Since Splatoon 2 recently came out and seems to offer quite a similar structure to Titanfall, we’ll use it for comparison purposes, which we valued at around $45. Splatoon 2 currently features 8 maps, while Titanfall has 21. The standard weapon variety is probably greater in Splatoon 2, as it manages to change up each individual playstyle by quite a bit more. However, Titanfall 2 also features the titan gameplay, which adds extra value to the game. There are a lot more available game modes in Titanfall 2, with 9 compared to the 4 that are available in Splatoon 2.
Picking and choosing which game mode to play in Titanfall 2 is another plus to its value. Both games feature a 6 hour campaign worth a playthrough and a great atmosphere, along with a Horde mode. Both games also feature Microtransactions. Here, the Amiibo in Splatoon 2 are considered as such. Both titlse avoid shoving them into your face and as they are purely cosmetic, they leave the values unaffected. We are however penalizing Titanfall 2 slightly for its shaky performance. Overall, we believe that Titanfall 2 edges out Splatoon 2 in terms of value with $48 as it is simply packed with quite a bit more content at this time.
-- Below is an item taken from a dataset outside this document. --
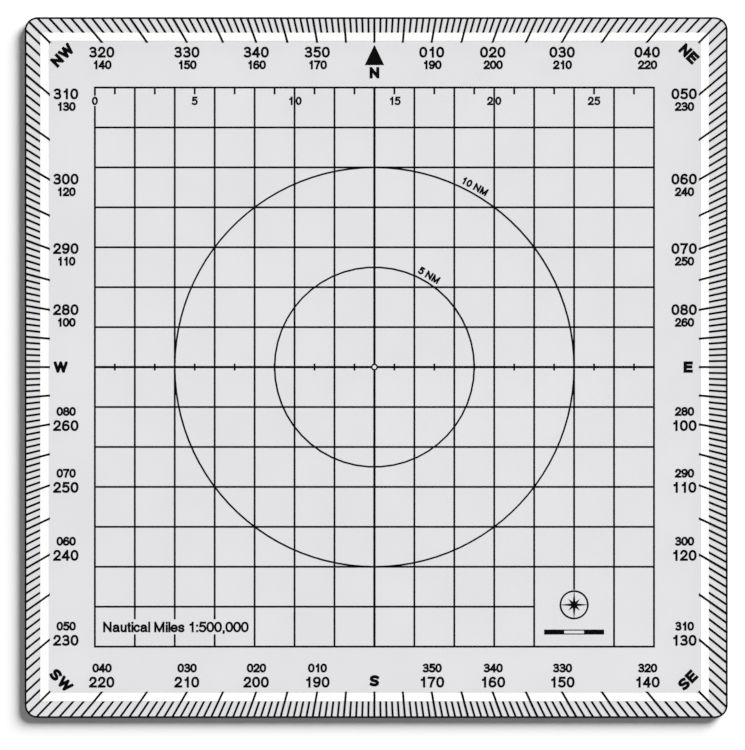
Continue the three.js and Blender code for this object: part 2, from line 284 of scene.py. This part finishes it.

The great gameplay combined with a cool and unique atmosphere prompt us to give the game a score of 82. This means that Splatoon 2 slightly beats Titanfall 2 in score and vice versa in value. Splatoon 2’s gameplay is simply a bit more unique and fresher than Titanfall 2 and supplies just a slightly higher adrenaline rush during play. Titanfall 2 is still a great game and can actually be tried out for the low price of $3.99 for a month using Origin or EA Access. Doing so will even give you a 10% discount on its current price of $29.99. Overall, if you are looking for a fast-paced and action-packed shooter, you definitely should give Titanfall 2 a shot.
(out of 100)
If you are looking for a fast-paced and action-packed shooter, you should definitely give Titanfall 2 a shot.